The average attack time for a ransomware attack in 2021, measured from initial network access to payload deployment, was found to be 92.5 hours.
In 2020, ransomware attackers needed an average of 230 hours to complete an attack; in 2019, they needed 1637.6 hours.
This change speaks to a more streamlined approach that has gradually developed over the years to make larger operations more profitable.
At the same time, improvements in incident response and threat detection are forcing attackers to act more quickly, reducing the reaction margin of defenders.
From access broker to encryption
This data was gathered from incidents analyzed in 2021 by researchers from IBM’s X-Force team, who also found closer cooperation between early access brokers and ransomware operators.
Previously, network access brokers would wait days or even weeks before finding a buyer for network access.
Some ransomware organizations are also taking direct control of the initial infection vector, such as Conti, which took over the operations of the TrickBot malware.
Malware that infiltrates corporate networks is quickly leveraged to enable the post-exploit phase of an attack, sometimes achieving its objective in just a few minutes.
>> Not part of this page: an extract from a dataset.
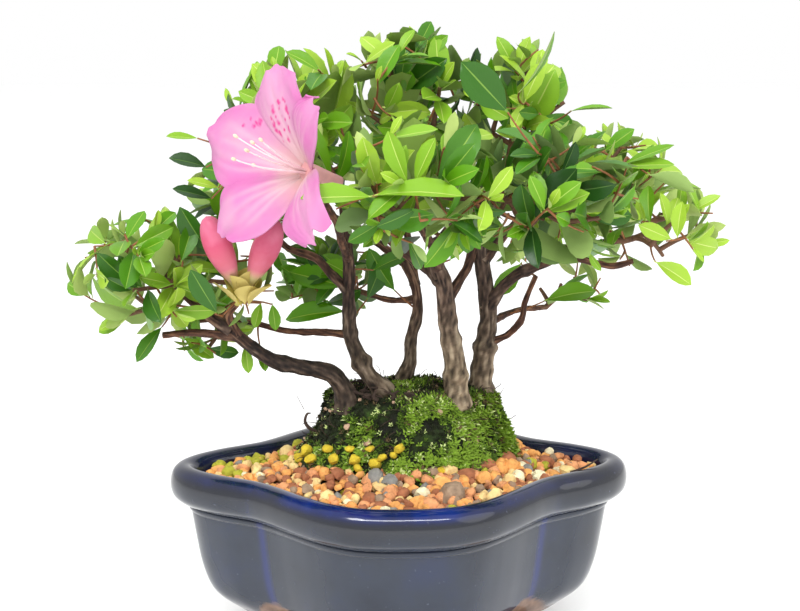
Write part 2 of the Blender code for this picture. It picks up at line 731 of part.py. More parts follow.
def bloom_bones():
    """Rods through the open flower and the buds, which leaves and twigs stay clear of."""
    base = BLOOM_THROAT - BLOOM_FACING * BLOOM_TUBE
    bones = [(base, BLOOM_THROAT, 4.0)]
    for petal in range(len(PETALS)):
        bones += [(petal_point(0.1, 0, petal), petal_point(0.55, 0, petal), 6.0),
                  (petal_point(0.55, 0, petal), petal_point(0.95, 0, petal), 7.5)]
    bones += [(BUD_BASE, tip, BUD_HALF_WIDTH) for tip in BUD_TIPS]
    return bones


def bud_shapes():
    """Two closed flower buds that stand in one cup of scales."""
    shapes = []
    for tip in BUD_TIPS:
        axis = (tip - BUD_BASE).normalized()
        length = (tip - BUD_BASE).length
        middle = BUD_BASE + axis * length * 0.55
        shapes.append(lambda made, middle=middle, axis=axis, length=length:
                      knob_shape(made, middle, axis, BUD_HALF_WIDTH, length * 0.9))
    up = Vector((0, 0, 1))
    shapes.append(lambda made: knob_shape(made, BUD_BASE, up, 4.6, 11.0))
    return shapes


def centre_over_footprint(parts):
    """Hang every part on one empty and set the whole box's middle over the origin."""
    root = bpy.data.objects.new(OBJECT_NAME + "_root", None)
    parts.objects.link(root)
    corners = [vert.co for piece in parts.objects if piece.type == "MESH" for vert in piece.data.vertices]
    for axis in range(2):
        low = min(corner[axis] for corner in corners)
        high = max(corner[axis] for corner in corners)
        root.location[axis] = -(low + high) / 2
    for piece in parts.objects:
        if piece is not root:
            piece.parent = root


def main():
    for leftover in list(bpy.data.objects):
        bpy.data.objects.remove(leftover)
    parts = bpy.data.collections.new(OBJECT_NAME)
    cutters = bpy.data.collections.new("cutters")
    for group in (parts, cutters):
        bpy.context.scene.collection.children.link(group)
    glaze = flat_material("blue_glaze", (0.03, 0.045, 0.09, 1), 0.25, coat=0.4)
    clay = flat_material("bare_clay", (0.30, 0.19, 0.14, 1), 0.85)
    earth = flat_material("gravel", (0.62, 0.38, 0.20, 1), 0.9)
    moss = flat_material("moss", (0.10, 0.19, 0.03, 1), 0.95)
    bark = flat_material("bark", BARK, 0.9)
    leaf_green = flat_material("leaf_green", (0.16, 0.36, 0.06, 1), 0.45)
    build_pot(parts, glaze)
    build_feet(parts, cutters, clay)
    build_soil(parts, earth)
    build_mound(parts, moss)
    limbs = build_limbs(parts, cutters, bark)
    keep_out = bloom_bones()
    extras = {"foliage_bloom": bloom_shapes(), "foliage_buds": bud_shapes()}
    for name in MASSES:
        build_mass(name, limbs, keep_out, extras, parts, leaf_green)
    for cutter in cutters.objects:
        cutter.hide_render = True
        cutter.display_type = "WIRE"
    centre_over_footprint(parts)


if __name__ == "__main__":
    main()
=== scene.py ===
"""Azalea bonsai in a lobed blue-glazed pot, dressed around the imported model.

Shapes are worked out in millimetres, with the pot's middle at x = y = 0 and its feet at z = 0,
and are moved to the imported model's frame when their meshes are made.
"""
import math
import random

import bmesh
import bpy
import numpy as np
from mathutils import Matrix, Vector, noise
from mathutils.bvhtree import BVHTree


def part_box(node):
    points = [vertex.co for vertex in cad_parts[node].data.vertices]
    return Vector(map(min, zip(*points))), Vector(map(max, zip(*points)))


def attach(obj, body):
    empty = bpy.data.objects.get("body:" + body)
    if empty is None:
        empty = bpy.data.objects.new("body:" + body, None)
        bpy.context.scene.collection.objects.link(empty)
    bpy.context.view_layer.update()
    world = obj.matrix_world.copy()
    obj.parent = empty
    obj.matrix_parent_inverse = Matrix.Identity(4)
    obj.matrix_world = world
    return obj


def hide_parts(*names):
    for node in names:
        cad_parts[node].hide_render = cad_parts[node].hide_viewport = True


MM = 0.001
UP = Vector((0, 0, 1))
# each part draws from its own run of random numbers; limbs, masses and petals add their number
SEEDS = {"gravel": 51, "moss": 77, "litter": 91, "limbs": 300, "masses": 600, "shown_leaves": 900,
         "freckles": 60, "stamens": 5, "bud_scales": 8}

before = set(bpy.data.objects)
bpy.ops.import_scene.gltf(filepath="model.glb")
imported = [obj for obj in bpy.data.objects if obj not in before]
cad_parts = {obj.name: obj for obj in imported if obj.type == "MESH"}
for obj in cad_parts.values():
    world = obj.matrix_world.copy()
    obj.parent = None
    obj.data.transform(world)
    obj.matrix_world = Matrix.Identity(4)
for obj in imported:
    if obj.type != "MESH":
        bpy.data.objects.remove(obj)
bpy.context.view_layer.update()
pot_low, pot_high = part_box("pot")
SHIFT = Vector(((pot_low.x + pot_high.x) / 2, (pot_low.y + pot_high.y) / 2, 0.0))


def srgb(red, green, blue):
    """A colour as a screen shows it, 0 to 255, as the shader's linear values."""
    return tuple((v / 255 / 12.92) if v / 255 <= 0.04045 else ((v / 255 + 0.055) / 1.055) ** 2.4
                 for v in (red, green, blue)) + (1.0,)


def shaded(colour, factor):
    return tuple(min(1.0, v * factor) for v in colour[:3]) + (1.0,)


def clamped(value):
    return max(0.0, min(1.0, value))


# --- Meshes -------------------------------------------------------------------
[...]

As for tools and techniques used by ransomware attackers, Cobalt Strike for session maintenance, RDP for lateral movement, Mimikatz and LSASS dump for credentials, SMB + WMIC and Psexec for deploying payloads on network hosts are commonly to deploy payloads on network hosts.
Faster detection, but not enough
Threat detection and response system performance in 2021 was better than in 2019, but this was not enough, he said.
One of the most impressive developments in this area has been endpoint detection solutions, where only 8% of eligible organizations had such capabilities in 2019; by 2021, this percentage had increased to 36%.
As for alerts generated by security tools, IBM X-Force data shows that in 2019, 42% of attacked organizations received timely alerts. Last year, alerts were delivered in 64% of network intrusions.
Despite improvements in defenses, ransomware continues to pose a significant threat. This is because attackers employ a highly targeted approach, switching to manual hacking to gain entry into the victim’s network and keeping a low profile until the final stage of the attack: system encryption.
Ransomware attackers are clearly acting more quickly: an April 2022 case study describes how the IcedID malware went from infection to Quantum ransomware deployment in just 3 hours and 44 minutes.
Also, the encryption process is getting faster these days. Once started, it is often very difficult to stop before considerable damage is done.